Exercise objective:
Using the listing below, extract each line that has the word "Vector" in it.
^^^^^^^^^^^^^^^^
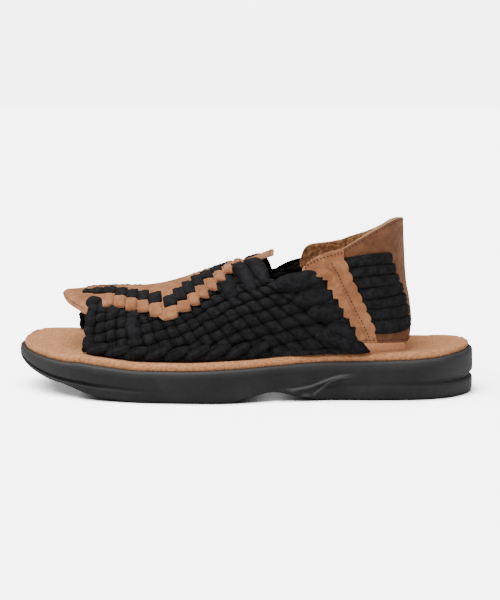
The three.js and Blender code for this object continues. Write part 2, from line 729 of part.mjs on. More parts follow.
function makeHeelCord(side, index) {
  const steps = 5;
  const base = COUNTER_OFFSET + LEATHER + CLEARANCE + CHORD_ALLOWANCE;
  const share = (index + 0.5) / CORD_COUNT;
  const lerp = (a, b, t) => a + (b - a) * t;
  const centreUp = {
    front: lerp(CORD_TOP.front, CORD_BOTTOM.front, share),
    back: lerp(CORD_TOP.back, CORD_BOTTOM.back, share),
  };
  const height = ((CORD_TOP.front - CORD_BOTTOM.front) * BACK_RISE) / CORD_COUNT - 2 * CLEARANCE;
  const panelShare = 0.06 + 0.86 * (1 - share);
  const startAt = read(PANEL_EDGE, 'up', 'rear', panelShare) + SCALLOP + SEAM_GAP / LENGTH;
  const start = Math.abs(strapTurn(startAt, side, toRise(centreUp.front)));
  const end = lerp(SLOT_LINE.top, SLOT_LINE.bottom, share);
  const points = [];
  const triangles = [];
  const size = CORD_SECTION.length;
  for (let i = 0; i <= steps; i += 1) {
    const along = i / steps;
    const taper = 0.8 + 0.2 * Math.sin(Math.PI * along);
    const centre = toRise(lerp(centreUp.front, centreUp.back, along));
    for (const { across, out } of CORD_SECTION) {
      const z = centre + across * height * taper;
      points.push(strapPoint(side * lerp(start, end, along), z, base + out * CORD_THICKNESS * taper));
    }
    if (i === 0) continue;
    for (let k = 0; k < size; k += 1) {
      const a = (i - 1) * size + k;
      const b = (i - 1) * size + ((k + 1) % size);
      triangles.push([a, b, b + size], [a, b + size, a + size]);
    }
  }
  for (let k = 1; k + 1 < size; k += 1) {
    triangles.push([0, k + 1, k], [steps * size, steps * size + k, steps * size + k + 1]);
  }
  return solidFrom(points, triangles);
}

// Chevron overlay on the vamp, with windows where black strips pass over it
function makeVampLeather() {
  const rows = 2 * CHEVRON_TEETH;
  const half = 4;
  const low = CHEVRON[0].at;
  const high = CHEVRON[CHEVRON.length - 1].at;
  const under = WEAVE_RELIEF + CLEARANCE + CHORD_ALLOWANCE;
  const placed = (at, reach, distance) => {
    const side = reach < 0 ? LATERAL : MEDIAL;
    return weaveOffset(at, side, 1 - Math.abs(reach), distance);
  };
  const point = (distance) => (i, j) => {
    const at = low + (high - low) * (i / rows);
    const reach = read(CHEVRON, 'at', 'reach', at);
    const tooth = i % 2 === 1 && at > 0.17 && at < 0.53 ? TOOTH_DEPTH : 0;
    return placed(at, ((reach + tooth) * (j - half)) / half, distance);
  };
  let leather = sheet(rows, 2 * half, point(under + LEATHER), point(under), () => true);
  const lengthShare = WINDOW_LENGTH / LENGTH / 2;
  for (const { at, down } of WINDOWS) {
    for (const side of [LATERAL, MEDIAL]) {
      const ends = [[-1, -1], [1, -1], [1, 1], [-1, 1]];
      const corners = [under - 1.5, under + LEATHER + 1.5].flatMap((distance) => ends.map(([a, b]) => (
        placed(at + a * lengthShare, side * (down + (b * WINDOW_SHARE) / 2), distance))));
      leather = leather.subtract(eightCorners(corners));
    }
  }
  return leather;
}

const MATERIALS = {
  sole: new THREE.MeshStandardMaterial({ color: 0x26272a, roughness: 0.75, metalness: 0 }),
  insole: new THREE.MeshStandardMaterial({ color: 0xb0764c, roughness: 0.95, metalness: 0 }),
  weave: new THREE.MeshStandardMaterial({ color: 0x17171a, roughness: 0.85, metalness: 0 }),
  leather: new THREE.MeshStandardMaterial({ color: 0xb98259, roughness: 0.9, metalness: 0 }),
};

const sandal = new THREE.Group();

function addPart(name, solid, material) {
  const mesh = solid.getMesh();
  const geometry = new THREE.BufferGeometry();
  const positions = new Float32Array(mesh.numVert * 3);
  for (let i = 0; i < mesh.numVert; i += 1) {
    for (let k = 0; k < 3; k += 1) positions[3 * i + k] = mesh.vertProperties[i * mesh.numProp + k];
  }
  geometry.setAttribute('position', new THREE.BufferAttribute(positions, 3));
  geometry.setIndex(new THREE.BufferAttribute(new Uint32Array(mesh.triVerts), 1));
  geometry.computeVertexNormals();
  const part = new THREE.Mesh(geometry, material);
  part.name = name;
  sandal.add(part);
}

addPart('outsole', makeOutsole(), MATERIALS.sole);
addPart('insole', makeInsole(), MATERIALS.insole);
addPart('upper', makeWeave().add(makeStrapLining()), MATERIALS.weave);
addPart('vamp_leather', makeVampLeather(), MATERIALS.leather);
addPart('heel_counter', makeHeelCounter(), MATERIALS.leather);
for (const [side, label] of [[LATERAL, 'lateral'], [MEDIAL, 'medial']]) {
  addPart(`side_panel_${label}`, makeSidePanel(side), MATERIALS.leather);
  for (let index = 0; index < CORD_COUNT; index += 1) {
    addPart(`heel_cord_${label}_${index + 1}`, makeHeelCord(side, index), MATERIALS.weave);
  }
}

export default sandal;
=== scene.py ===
import math
import random

import bmesh
import bpy
import numpy as np
from mathutils import Matrix, Vector


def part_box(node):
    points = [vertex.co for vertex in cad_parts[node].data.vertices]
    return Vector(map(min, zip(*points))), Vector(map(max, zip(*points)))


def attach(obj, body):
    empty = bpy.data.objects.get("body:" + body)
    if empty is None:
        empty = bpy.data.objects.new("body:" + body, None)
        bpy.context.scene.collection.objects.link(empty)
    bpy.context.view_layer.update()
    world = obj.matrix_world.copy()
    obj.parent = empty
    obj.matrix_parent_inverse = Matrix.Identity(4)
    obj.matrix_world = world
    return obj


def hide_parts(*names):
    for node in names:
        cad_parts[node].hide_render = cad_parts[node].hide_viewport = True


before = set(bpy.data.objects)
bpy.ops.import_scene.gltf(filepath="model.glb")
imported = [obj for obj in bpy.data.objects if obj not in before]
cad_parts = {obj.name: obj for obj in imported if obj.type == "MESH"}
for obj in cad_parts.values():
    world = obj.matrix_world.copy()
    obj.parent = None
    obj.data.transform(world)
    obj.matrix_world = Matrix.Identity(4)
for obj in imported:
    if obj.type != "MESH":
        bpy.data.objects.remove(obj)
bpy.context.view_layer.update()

# Camera: stands level with the shoe's outer side, a little above it, and looks slightly down.
# It was solved from the photograph, whose frame is 500 x 600.
SENSOR = 0.036
FRAME_LONG_SIDE = 600
FOCAL_PIXELS = 1342
CAMERA_PLACE = (0.0332, -0.8494, 0.183)
CAMERA_TILT = math.radians(8.45)
CAMERA_TURN = math.radians(2)

camera_data = bpy.data.cameras.new("camera")
camera_data.sensor_width = SENSOR * 1000
camera_data.lens = FOCAL_PIXELS * camera_data.sensor_width / FRAME_LONG_SIDE
camera = bpy.data.objects.new("camera", camera_data)
camera.location = CAMERA_PLACE
camera.rotation_euler = (math.pi / 2 - CAMERA_TILT, 0, CAMERA_TURN)
bpy.context.collection.objects.link(camera)
bpy.context.scene.camera = camera

# Floor and light: a pale seamless ground under one wide soft light from above, with a weak
# even light around. The ground and the sky show brighter than they light the shoe. Close beside
# the sole the ground's colour and glow are darkened by ambient occlusion: a painted contact shadow.
FLOOR_SIZE = 60
FLOOR_COLOUR = (0.82, 0.815, 0.815, 1)
FLOOR_SHOWN = (3.3, 3.24, 3.26, 1)
FLOOR_GLOW = 0.17
# Ambient occlusion that paints a contact shadow on the ground beside the sole: its reach, power,
# samples and shade colour
CONTACT_REACH = 0.006
CONTACT_POWER = 1.3
CONTACT_SAMPLES = 12
CONTACT_SHADE_COLOUR = (0.02, 0.02, 0.02, 1)
SKY_STRENGTH = 0.24
SKY_SHOWN = 6.0
SKY_COLOUR = (1, 0.985, 0.99, 1)
SUN_POWER = 5.6
SUN_WIDTH = math.radians(62)
SUN_FROM = Vector((-0.26, -0.22, 1))


def node_material(name, roughness):
    material = bpy.data.materials.new(name)
    material.use_nodes = True
    shader = material.node_tree.nodes["Principled BSDF"]
    shader.inputs["Roughness"].default_value = roughness
    return material, material.node_tree, shader


def add_node(tree, kind, **values):
    """A node with its inputs, or its own settings, given by name."""
    node = tree.nodes.new(kind)
    for key, value in values.items():
        if key in node.inputs:
            node.inputs[key].default_value = value
        else:
            setattr(node, key, value)
    return node


def join(tree, *pairs):
    """Links sockets: each pair is an output and the input that it feeds."""
    for output, entry in pairs:
        tree.links.new(output, entry)


floor_mesh = bmesh.new()
bmesh.ops.create_grid(floor_mesh, x_segments=2, y_segments=2, size=FLOOR_SIZE / 2)
floor_data = bpy.data.meshes.new("floor")
floor_mesh.to_mesh(floor_data)
floor_mesh.free()
floor = bpy.data.objects.new("floor", floor_data)
bpy.context.collection.objects.link(floor)
floor_material, floor_tree, floor_shader = node_material("pale_floor", 0.9)
floor_path = add_node(floor_tree, "ShaderNodeLightPath")
floor_tone = add_node(floor_tree, "ShaderNodeMix", data_type="RGBA", A=FLOOR_COLOUR, B=FLOOR_SHOWN)
floor_paper = add_node(floor_tree, "ShaderNodeBsdfDiffuse")
# Painted contact shadow: occlusion darkens the ground's colour towards the shade colour and dims
# its glow beside the sole
floor_contact = add_node(floor_tree, "ShaderNodeAmbientOcclusion", Distance=CONTACT_REACH)
floor_contact.samples = CONTACT_SAMPLES
floor_shade_share = add_node(floor_tree, "ShaderNodeMath", operation="POWER")
floor_shade_share.inputs[1].default_value = CONTACT_POWER
floor_painted_shade = add_node(floor_tree, "ShaderNodeMix", data_type="RGBA", A=CONTACT_SHADE_COLOUR)
floor_glow = add_node(floor_tree, "ShaderNodeEmission")
floor_seen = add_node(floor_tree, "ShaderNodeMath", operation="MULTIPLY")
floor_seen.inputs[1].default_value = FLOOR_GLOW
floor_sum = add_node(floor_tree, "ShaderNodeAddShader")
join(floor_tree,
     (floor_path.outputs["Is Camera Ray"], floor_tone.inputs["Factor"]),
     (floor_path.outputs["Is Camera Ray"], floor_seen.inputs[0]),
     (floor_contact.outputs["AO"], floor_shade_share.inputs[0]),
     (floor_shade_share.outputs["Value"], floor_painted_shade.inputs["Factor"]),
     (floor_shade_share.outputs["Value"], floor_glow.inputs["Color"]),
     (floor_tone.outputs["Result"], floor_painted_shade.inputs["B"]),
     (floor_painted_shade.outputs["Result"], floor_paper.inputs["Color"]),
     (floor_seen.outputs["Value"], floor_glow.inputs["Strength"]),
     (floor_paper.outputs["BSDF"], floor_sum.inputs[0]),
     (floor_glow.outputs["Emission"], floor_sum.inputs[1]),
     (floor_sum.outputs["Shader"], floor_tree.nodes["Material Output"].inputs["Surface"]))
floor_tree.nodes.remove(floor_shader)
floor_data.materials.append(floor_material)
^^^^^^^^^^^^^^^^
Solution to the problem:
from mathutils import Matrix, Vector
    return Vector(map(min, zip(*points))), Vector(map(max, zip(*points)))
SUN_FROM = Vector((-0.26, -0.22, 1))